The first and most time-wasting problem turned out to be how troublesome it was to feed the CDs into the system at the right time. Because the computer room in which I sometimes work (when I don't have a nice console connection through one of our console servers) is both chilly and equipped with noisy, powerful fans, I do as little work as I can get away with in the computer room and then retreat to my warmed and much quieter office. As a result, I couldn't be there when the first of five CDs needed to be ejected. So, the installation process restarted when I wasn't looking -- several times! There just didn't seem to be any way to force the system to wait for me to insert the second CD. Fortunately, I didn't run into the same problems with the second, third, fourth or fifth CD. Once I got past inserting the second CD, the system waited for me to insert the next CD in sequence and click on the button on the screen to continue the installation.

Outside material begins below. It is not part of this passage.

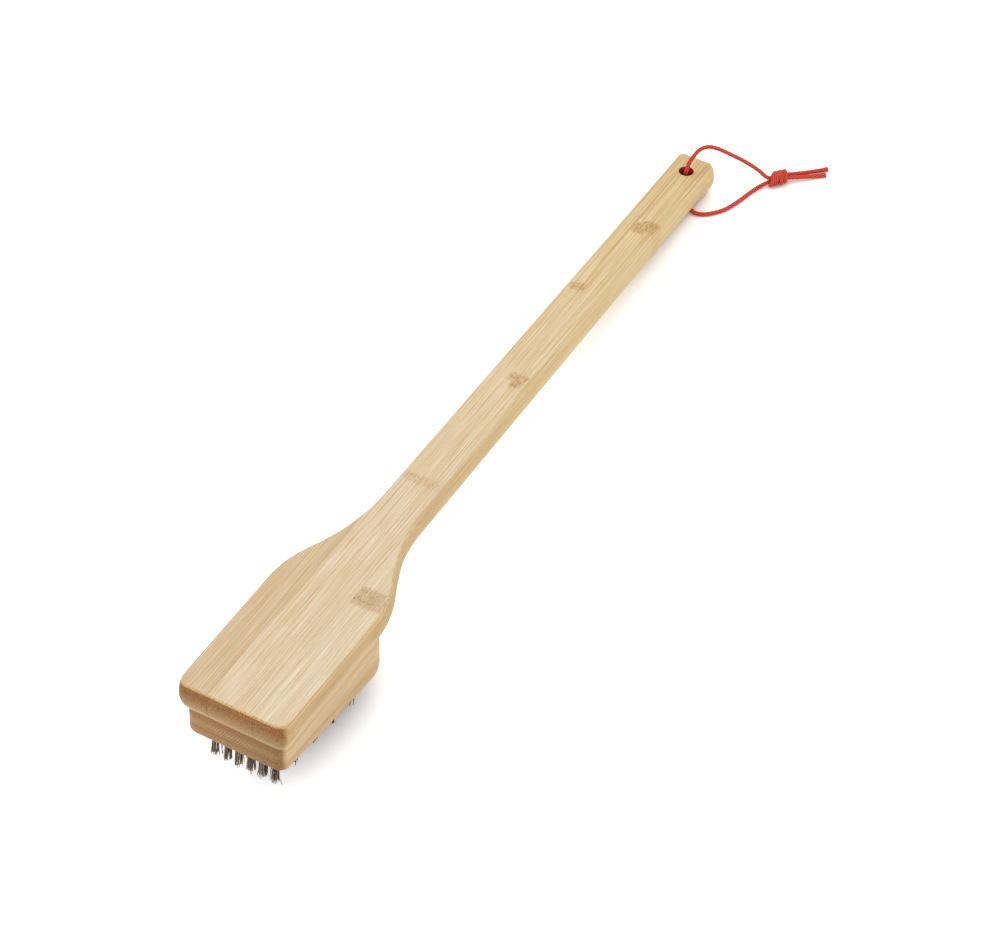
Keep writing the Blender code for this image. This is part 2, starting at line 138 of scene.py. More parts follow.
def cutWith(piece, cutter):
    # Takes the cutter out of the piece, and keeps the result as its mesh.
    change = piece.modifiers.new("cut", "BOOLEAN")
    change.operation = "DIFFERENCE"
    change.solver = "EXACT"
    change.object = cutter
    depsgraph = bpy.context.evaluated_depsgraph_get()
    baked = bpy.data.meshes.new_from_object(piece.evaluated_get(depsgraph))
    piece.modifiers.clear()
    piece.data = baked
    bpy.data.objects.remove(cutter)


def markSharp(piece, degrees=32.0):
    piece.data.shade_smooth()
    piece.data.set_sharp_from_angle(angle=math.radians(degrees))


def straight(start, end, count):
    # The points between two others that divide their distance by a count.
    return start + (end - start) * np.linspace(0.0, 1.0, count + 1)[1:-1, None]


def quarterRound(radius, count):
    # Height and inset down a rounded edge. The height falls by the radius less its cosine, and
    # the inset is the radius less its sine.
    turn = np.linspace(0.0, math.pi / 2, count)
    return np.stack([-radius * (1 - np.cos(turn)), radius * (1 - np.sin(turn))], axis=1)


def gridFaces(index):
    # Quads between neighbouring rows and columns of a grid of point numbers.
    quads = np.stack([index[:-1, :-1], index[:-1, 1:], index[1:, 1:], index[1:, :-1]], axis=-1)
    return quads.reshape(-1, 4)


def tubeFaces(rings, around):
    # Quads round a tube of rings, without its ends.
    index = np.arange(rings * around).reshape(rings, around)
    return gridFaces(np.hstack([index, index[:, :1]]))[:, ::-1].tolist()


def closedFaces(rings, around):
    # The same tube with a face on each end.
    ends = np.arange(around)
    return tubeFaces(rings, around) + [ends.tolist(), (ends[::-1] + (rings - 1) * around).tolist()]


camera = {
    "place": (-0.901593, -0.633794, 1.237761),       # in the paddle's own frame
    "turn": (45.298966, -1.201759, -59.987793),      # degrees, in that frame too
    "lens": 129.6, "sensor": 36.0,                   # mm
    "reach": 20.0,
}


def buildCamera():
    lens = bpy.data.cameras.new("brushCamera")
    lens.lens = camera["lens"]
    lens.sensor_width = camera["sensor"]
    lens.sensor_fit = "HORIZONTAL"
    lens.clip_end = camera["reach"]
    holder = bpy.data.objects.new("brushCamera", lens)
    turn = Euler([math.radians(angle) for angle in camera["turn"]]).to_matrix()
    place = paddleToRow(np.array(camera["place"]))
    turn = Matrix(paddleTurn.tolist()) @ turn
    holder.matrix_world = Matrix.LocRotScale(place.tolist(), turn, None)
    bpy.context.scene.collection.objects.link(holder)
    bpy.context.scene.camera = holder
    print("camera set")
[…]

The installation was very slow at times. I'd come into the computer room, plop down on the two-step ladder in front of the monitor and find myself wondering whether something was happening and, if so, what. What was worse was the sense that I might have missed something. I've installed hundreds, maybe more than a thousand, of systems over the years, I'd say to myself. Why am I feeling so unsure about what is happening here?



These problems followed a couple days spent on downloading the CD images to my laptop, unzipping them and burning the resultant ISO files onto a set of previously blank CDs. Once or twice, I had to start over again because my CD-writing software would complain that some unexplainable error had happened and the CD that I had previously loaded was now unusable.



The process of answering questions about languages and timezones and the networking configuration for the system were as straightforward as ever as was partitioning the disks and selecting the entire distribution. It was only when I didn't know what was happening and wondering if I should be ejecting the CD with a straightened paper clip that I was frustrated and unhappy.